Public Health Responses to COVID-19 Outbreaks on Cruise Ships — Worldwide, February–March 2020

Leah F. Moriarty, MPH; Mateusz M. Plucinski, PhD; Barbara J. Marston, MD; Ekaterina V. Kurbatova, MD, PhD; Barbara Knust, DVM; Erin L. Murray, PhD; Nicki Pesik, MD; Dale Rose, PhD; David Fitter, MD; Miwako Kobayashi, MD, PhD; Mitsuru Toda, PhD; Paul T. Canty, MD; Tara Scheuer, MPH; Eric S. Halsey, MD; Nicole J. Cohen, MD; Lauren Stockman, MPH; Debra A. Wadford, PhD; Alexandra M. Medley, DVM; Gary Green, MD; Joanna J. Regan, MD; Kara Tardivel, MD; Stefanie White, MPH; Clive Brown, MD; Christina Morales, PhD; Cynthia Yen, MPH; Beth Wittry, MPH; Amy Freeland, PhD; Sara Naramore, MPH; Ryan T. Novak, PhD; David Daigle, MPH; Michelle Weinberg, MD; Anna Acosta, MD; Carolyn Herzig, PhD; Bryan K Kapella, MD; Kathleen R. Jacobson, MD; Katherine Lamba, MPH; Atsuyoshi Ishizumi, MPH, MSc; John Sarisky, MPH; Erik Svendsen, PhD; Tricia Blocher, MS; Christine Wu, MD; Julia Charles, JD; Riley Wagner, MPH; Andrea Stewart, PhD; Paul S. Mead, MD; Elizabeth Kurylo, MCM; Stefanie Campbell, DVM; Rachel Murray, MPH; Paul Weidle, PharmD; Martin Cetron, MD; Cindy R. Friedman, MD

Disclosures

Morbidity and Mortality Weekly Report. 2020;69(12):347-352. 

In This Article

Grand Princess

During February 11–21, 2020, the Grand Princess cruise ship sailed roundtrip from San Francisco, California, making four stops in Mexico (voyage A). Most of the 1,111 crew and 68 passengers from voyage A remained on board for a second voyage that departed San Francisco on February 21 (voyage B), with a planned return on March 7 (Table). On March 4, a clinician in California reported two patients with COVID-19 symptoms who had traveled on voyage A, one of whom had positive test results for SARS-CoV-2. CDC notified the cruise line, which began cancelling group activities on voyage B. More than 20 additional cases of COVID-19 among persons who did not travel on voyage B have been identified from Grand Princess voyage A, the majority in California. One death has been reported. On March 5, a response team was transported by helicopter to the ship to collect specimens from 45 passengers and crew with respiratory symptoms for SARS-CoV-2 testing; 21 (46.7%), including two passengers and 19 crew, had positive test results. Passengers and symptomatic crew members were asked to self-quarantine in their cabins, and room service replaced public dining until disembarkation. Following docking in Oakland, California, on March 8, passengers and crew were transferred to land-based sites for a 14-day quarantine period or isolation. Persons requiring medical attention for other conditions or for symptoms consistent with COVID-19 were evaluated, tested for SARS-CoV-2 infection, and hospitalized if indicated. During land-based quarantine in the United States, all persons were offered SARS-CoV-2 testing. As of March 21, of 469 persons with available test results, 78 (16.6%) had positive test results for SARS-CoV-2. Repatriation flights for foreign nationals were organized by several governments in coordination with U.S. federal and California state government agencies. Following disinfection of the vessel according to guidance from CDC's Vessel Sanitation Program, remaining foreign nationals will complete quarantine on board. The quarantine will be managed by the cruise company, with technical assistance provided by public health experts.

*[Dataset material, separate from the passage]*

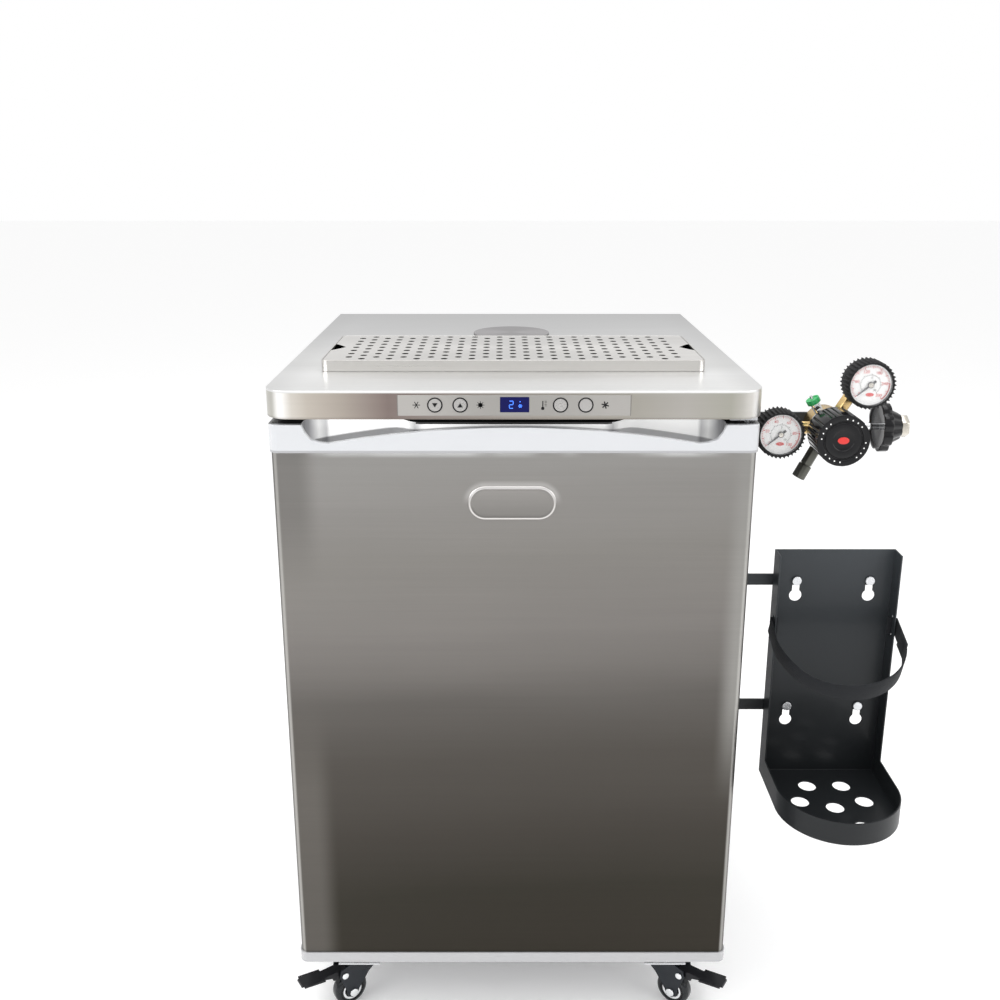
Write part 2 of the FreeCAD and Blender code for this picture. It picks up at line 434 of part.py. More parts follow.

On February 21, five crew members from voyage A transferred to three other ships with a combined 13,317 passengers on board. No-sail orders§§ were issued by CDC for these ships until medical logs were reviewed and the crew members tested negative for SARS-CoV-2.

§§CDC has the authority to institute a no-sail order to prevent ships from sailing when it is reasonably believed that continuing normal operations might subject newly arriving passengers to disease.